A 40-foot vegetative buffer would have screened the park from Bailey Road, according to the developer’s plans.
On May 21, the Cornelius Planning Board voted 7-1 in favor of recommending the rezoning to the Board of Commissioners. The vote followed assurances by the developer that its planned road improvements would alleviate Bailey Road traffic snarls, not add to them.
Improvements would have included a roundabout at the entrance to the business park and an additional turn lane at N.C. 115 and Bailey Road, Wes Hunter told the Observer.
That would make three lanes at the intersection — a left-turn, a through lane and a right-turn, Hunter said.
A third lane would uncork traffic much as it did when the town added one at Westmoreland Road and U.S. 21, he said.
Developer says fears about project unwarranted
At Monday night’s meeting, Drew Thigpen, co-founder of Greenberg Gibbons Properties, told the audience: “Your fears of development are being weaponized against you.”
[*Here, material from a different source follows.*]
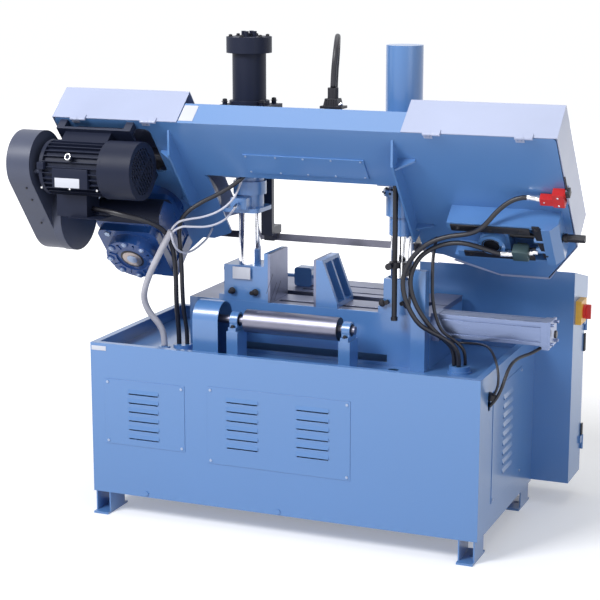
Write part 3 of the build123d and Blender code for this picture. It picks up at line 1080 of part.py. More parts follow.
def head_hoses():
    """Thin hoses from the sheath to the left sleeve and bow, and the loop of the rear control cable."""
    x, y, z = JOIN
    top = [(x, y, z + 4), (-421, -298, 1118), (-385, -278, 1128), (-338, -246, 1133), (-290, -208, 1152),
           (-252, -172, 1190), (-238, -146, 1236), (-232, COL_BOX_Y0, 1278)]
    mid = [(x + 7, y - 2, z - 2), (-408, -296, 1104), (-368, -272, 1100), (-322, -236, 1097),
           (-284, -196, 1112), (-264, -160, 1140), (COL_L - 6, OIL_Y - 56, OIL_TOP - 22)]
    low = [(x + 2, y - 8, z - 5), (-436, -302, 1050), (-434, -282, 1020), (-432, -248, 999),
           (-431, -205, 988), (-430, -158, 986), (-430, -104, 992), (-430, -50, 1004),
           bow_point(-430, 580, -40), bow_point(-430, 580, -SOFT)]
    loop = [(143, -190, HOOD_TOP), (145, -190, 1664), (150, -190, 1715), (146, -166, 1759),
            (134, -125, 1784), (117, -77, 1784), (101, -36, 1759), (90, -12, 1715), (84, -12, 1642),
            (82, -12, 1569), (80, -13, SHELF_Z)]
    return group(hose(top, 8.0), hose(mid, 8.0), hose(low, 8.0), hose(loop, 20.0))


def vise_hoses():
    """Two hoses from the vise cylinder's ends over the rim into the slot in the base's end."""
    front = [(FIT_F[0] + 14, *FIT_F[1:]), (556, -37, 701), (616, -48, 706), (672, -92, 718),
             (722, -158, 722), (758, -218, 701), (778, -247, 662), (781, -258, 618), (768, -260, 583),
             (HX, -256, 562)]
    rear = [(FIT_R[0] - 14, *FIT_R[1:]), (848, -62, 694), (826, -112, 693), (812, -160, 689),
            (803, -200, 672), (797, -228, 640), (788, -244, 600), (770, -254, 562), (HX, -254, 540)]
    return group(hose(front, 9.0), hose(rear, 12.0))


if __name__ == "__main__":
    save("base_cabinet", base_cabinet())
    save("base_feet", base_feet())
    save("louvred_panels", service_panels())
    save("base_fasteners", group(panel_screws(), clamp_bolts()))
    save("tray_glands", tray_glands())
    save("bed_frame", bed_frame())
    save("table_plate", table_plate())
    save("columns", columns())
    save("column_clamps", group(left_clamp_block(), right_clamp_block()))
    save("fixed_jaw_plate", fixed_jaw_plate())
    save("moving_jaw", moving_jaw())
    save("moving_jaw_plate", moving_jaw_plate())
    save("vise_rod", vise_rod())
    save("vise_cylinder", vise_cylinder())
    save("feed_roller", feed_roller())
    save("roller_supports", roller_supports())
    save("chain_guard", chain_guard())
    save("hose_post", hose_post())
    save("height_limit_switch", height_limit_switch())
    save("stop_rod", stop_rod())
    save("stop_dog", stop_dog())
    save("length_stop", length_stop())
    save("bow_frame", bow_frame())
    save("beam_cover", beam_cover())
    save("column_sleeves", group(left_sleeve(), right_sleeve()))
    save("lift_cylinder", lift_cylinder())
    save("column_cover", column_cover())
    save("guide_rail", guide_rail())
    save("left_guide", guide_body(GUIDE_L_X, SOFT))
    save("right_guide", guide_body(GUIDE_R_X, 0.0))
    save("blade", blade())
    save("drive_wheel", drive_wheel())
    save("drive_shaft", drive_shaft())
    save("idler_wheel", idler_wheel())
    save("gearbox", gearbox())
    save("worm_shaft", worm_shaft())
    save("drive_belts", drive_belts())
    save("belt_cover", belt_cover())
    save("motor_body", motor_body())
    save("motor_fan_cover", tilt(fan_cover()))
    save("motor_rotor", motor_rotor())
    save("left_cover", left_cover())
    save("right_cover", right_cover())
    save("cover_hinges", cover_hinges())
    save("tension_bracket", tension_bracket())
    save("tension_slide", tension_slide())
    save("tension_screw", tension_screw())
    save("interlock_switch", interlock_switch())
    save("cable_hood", cable_hood())
    save("crossing_hoses", crossing_hoses())
    save("head_hoses", head_hoses())
    save("vise_hoses", vise_hoses())
    save("control_cabinet", group(control_cabinet(), door_hinges()))
    save("operator_panel", operator_panel())
    save("estop_button", push_button(BUTTON_X[0], True))
    save("start_button", push_button(BUTTON_X[1], False))
    save("stop_button", push_button(BUTTON_X[2], False))
    save("switch_plate", switch_plate())
    save("main_switch_knob", main_switch_knob())
    save("cabinet_door", cabinet_door())
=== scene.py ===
from math import radians, sin, cos, pi
import bmesh
import bpy
from mathutils import Matrix, Vector


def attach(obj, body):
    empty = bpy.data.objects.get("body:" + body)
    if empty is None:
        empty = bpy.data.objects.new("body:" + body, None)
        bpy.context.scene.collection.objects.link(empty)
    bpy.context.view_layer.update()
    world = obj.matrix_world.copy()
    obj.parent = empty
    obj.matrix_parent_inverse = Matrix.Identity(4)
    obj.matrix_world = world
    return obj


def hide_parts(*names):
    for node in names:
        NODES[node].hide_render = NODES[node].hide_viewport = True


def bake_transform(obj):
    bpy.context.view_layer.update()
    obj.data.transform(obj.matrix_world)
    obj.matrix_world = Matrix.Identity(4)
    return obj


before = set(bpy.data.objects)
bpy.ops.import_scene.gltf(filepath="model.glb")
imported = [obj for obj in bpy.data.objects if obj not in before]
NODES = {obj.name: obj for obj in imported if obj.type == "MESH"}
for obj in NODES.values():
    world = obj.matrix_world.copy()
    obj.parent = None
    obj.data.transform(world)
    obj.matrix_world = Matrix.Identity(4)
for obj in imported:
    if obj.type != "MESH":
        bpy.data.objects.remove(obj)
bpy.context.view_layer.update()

BOW_TILT = radians(40.7)
TILT_S, TILT_C = sin(BOW_TILT), cos(BOW_TILT)
BOW_Y, BOW_Z = -351, 1484.2                              # the bow's origin, millimetres
BOW = Matrix(((1, 0, 0, 0), (0, TILT_S, TILT_C, BOW_Y / 1000), (0, -TILT_C, TILT_S, BOW_Z / 1000),
              (0, 0, 0, 1)))
WORLD = Matrix.Identity(4)
FRONT = (0, 0, -1)                                       # out of the bow, toward the operator
SHARP = 35                                               # edges steeper than this stay sharp, degrees
CAMERA_AZIMUTH, CAMERA_ELEVATION = 22.152, 11.974

# ---------------------------------------------------------------- camera
cam = bpy.data.objects.new("camera", bpy.data.cameras.new("camera"))
bpy.context.scene.collection.objects.link(cam)
cam.location = (2.2292, -5.6145, 2.1014)
cam.rotation_euler = (radians(90 - CAMERA_ELEVATION), 0, radians(CAMERA_AZIMUTH))
cam.data.lens, cam.data.sensor_width = 99.5, 36
cam.data.shift_x, cam.data.shift_y = -0.0011, -0.0068
bpy.context.scene.camera = cam


# ---------------------------------------------------------------- materials
def nodes_of(name):
    """A new material with its tree, shader and links."""
    m = bpy.data.materials.new(name)
    m.use_nodes = True
    t = m.node_tree
    return m, t, t.nodes["Principled BSDF"], t.links


def noise(t, scale, detail=3.0, stretch=(1, 1, 1)):
    """Noise in the object's own space."""
    co = t.nodes.new("ShaderNodeTexCoord")
    mp = t.nodes.new("ShaderNodeMapping")
    mp.inputs["Scale"].default_value = stretch
    n = t.nodes.new("ShaderNodeTexNoise")
    n.inputs["Scale"].default_value = scale
    n.inputs["Detail"].default_value = detail
    t.links.new(co.outputs["Object"], mp.inputs["Vector"])
    t.links.new(mp.outputs["Vector"], n.inputs["Vector"])
    return n


def ramp(t, source, stops):
    r = t.nodes.new("ShaderNodeValToRGB")
    while len(r.color_ramp.elements) < len(stops):
        r.color_ramp.elements.new(0.5)
    for e, (at, c) in zip(r.color_ramp.elements, stops):
        e.position, e.color = at, (*c, 1)
    t.links.new(source, r.inputs["Fac"])
    return r


def mul(c, k):
    """A colour made lighter or darker."""
    return tuple(min(1.0, x * k) for x in c)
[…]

“There’s real frustration and fear in this room,” he told the Board of Commissioners before the public hearing on his rezoning request. “I don’t dismiss it. But we are the solution to this problem.”
His comment about being the solution drew derisive laughter from some in the audience.
During Monday’s public hearing before the board’s vote, opponents cited road congestion and safety concerns.
“It’s not a good fit,” resident Jack Higgins said.
Still, while most in the audience raised their hands when asked if they opposed the project, speakers at the hearing were evenly split: 16 against and 16 in favor.
Proponents cited the jobs, increased tax revenue and other economic benefits, including two Hough High students and Bill Russell, president and CEO of the Lake Norman Chamber of Commerce.
And the road improvements “would cost Cornelius nothing,” Thigpen said.
Thigpen said the board’s vote was disappointing.
“We know local small businesses need and deserve the support of our project, and we plan to pursue our goals in another Lake Norman area community,” Thigpen said in a statement.
His company asked the town in 2023 and Monday night to rezone the property from “rural preserve” to “conditional zoning,” he said. That was “to allow the land to be developed for business campus use, as identified in the town’s land use plan.”
“The proposal had gained overwhelming support from the Town of Cornelius Planning Board in May,” Thigpen said. “A yes vote would have allowed the Hunter family, ninth generation Cornelius farmers, to sell their land in order to retire.”